El enfrentamiento entre dos sectores bastante bien diferenciados de la sociedad favorece una falta de visión crítica sobre los dos últimos gobiernos nacionales (Kirchner y Macri), hasta el punto de que casi nadie en la Argentina es capaz de reconocer hoy que los dos -que han tenido algunos aciertos, como todo el mundo sabe- han sido gobiernos muy malos. Si no lo hubiesen sido, la situación de la Argentina hoy sería completamente diferente.

No se trata de un enfrentamiento entre una parte progresista de la sociedad y otra parte conservadora. Estas etiquetas inducen a engaño, como lo hacen quienes plantean una alternativa entre continuidad y cambio. Asistimos en realidad a un enfrentamiento entre dos versiones ligeramente matizadas del peronismo, que no solo se prestan e intercambian dirigentes (Massa, Pichetto, Lavagna) sino que en cualquier momento pueden coincidir en una misma posición frente a asuntos controvertidos.

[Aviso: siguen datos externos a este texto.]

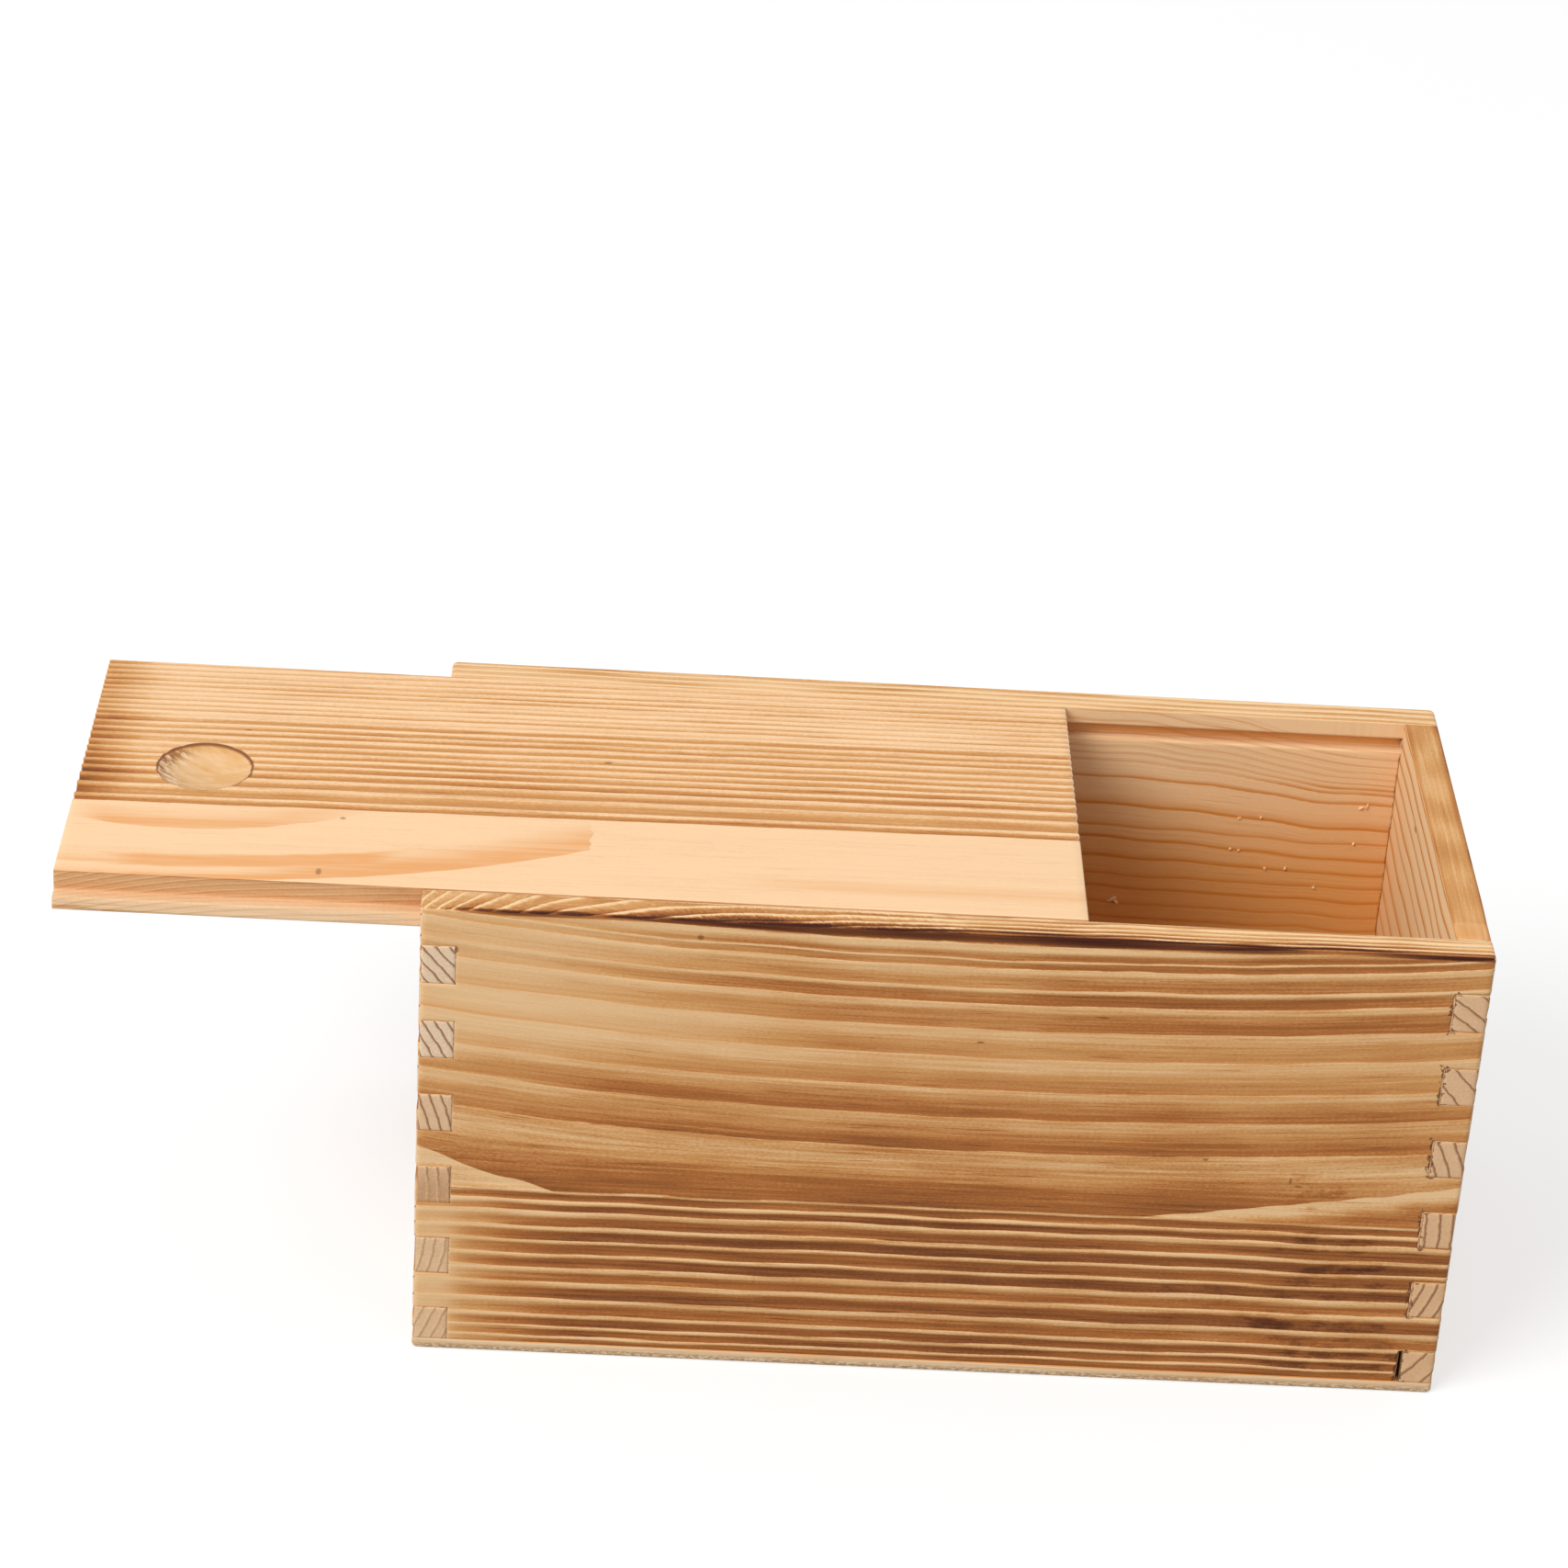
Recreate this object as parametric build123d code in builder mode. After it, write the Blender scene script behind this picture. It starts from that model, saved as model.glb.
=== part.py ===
from build123d import *
import os

# Wooden box with a sliding lid, finger-jointed at its four upright corners.
# Millimetres. The origin is the middle of the case's underside, +Z points up,
# +X runs along the case away from the end where the lid comes out, and -Y is the front.

# Case
case_length = 200.0
case_width = 98.0
wall_height = 97.6        # of the side walls, above the bottom panel
board = 6.8               # thickness of the four wall boards
bottom_thickness = 2.4

# Finger joints
finger_height = 8.2
least_finger = 1.0        # a thinner finger is left to its neighbour

# Lid and the grooves that carry it
lip_height = 3.7          # wood between the rim and the groove
groove_height = 3.1
groove_depth = 2.9
lid_thickness = 6.8
slide_clearance = 0.15    # between the lid and the groove, on every side
end_clearance = 0.5       # between the closed lid and the right end wall
lid_open = 68.5           # how far the lid stands out in the rest pose

# Thumb dish in the lid
dish_diameter = 18.5
dish_depth = 2.0
dish_inset = 23.6         # from the lid's outer end to the middle of the dish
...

En las elecciones argentinas no hay, pues, alternativas reales, que es una condición para la existencia de la democracia. La vitalidad del peronismo tiene buena parte de la culpa; la inmadurez del resto de fuerzas políticas tiene la parte que falta.

Pero aun suponiendo a los candidatos en posesión de cualidades humanas, morales y política excelsas, sigue siendo misteriosamente inexplicable que en un país con tantos problemas y con tanta gente insatisfecha (si no es por una cosa es por la otra) las campañas apunten a despertar las pasiones de los individuos que deben decidir quién será el próximo gobernante. Siempre es preferible pensar que es la mediocridad de los políticos de alta gama la que impide una campaña con contenidos racionales y constructivos, a pensar que nuestros líderes ocultan a los ciudadanos sus verdaderas capacidades, se rebajan ante ellos, para arañar unos votos que no conseguirían si se mostrasen inteligentes y capaces.

Estas carencias no solo degradan la calidad de la democracia, sino que degradan a la política misma. Pero mientras la democracia no tiene escapatoria en manos de unos políticos mediocres, la política tiene mil formas de romper la jaula. No es fácil conseguirlo, pero la mejor noticia, en estas elecciones y en las venideras, es que no todo está perdido.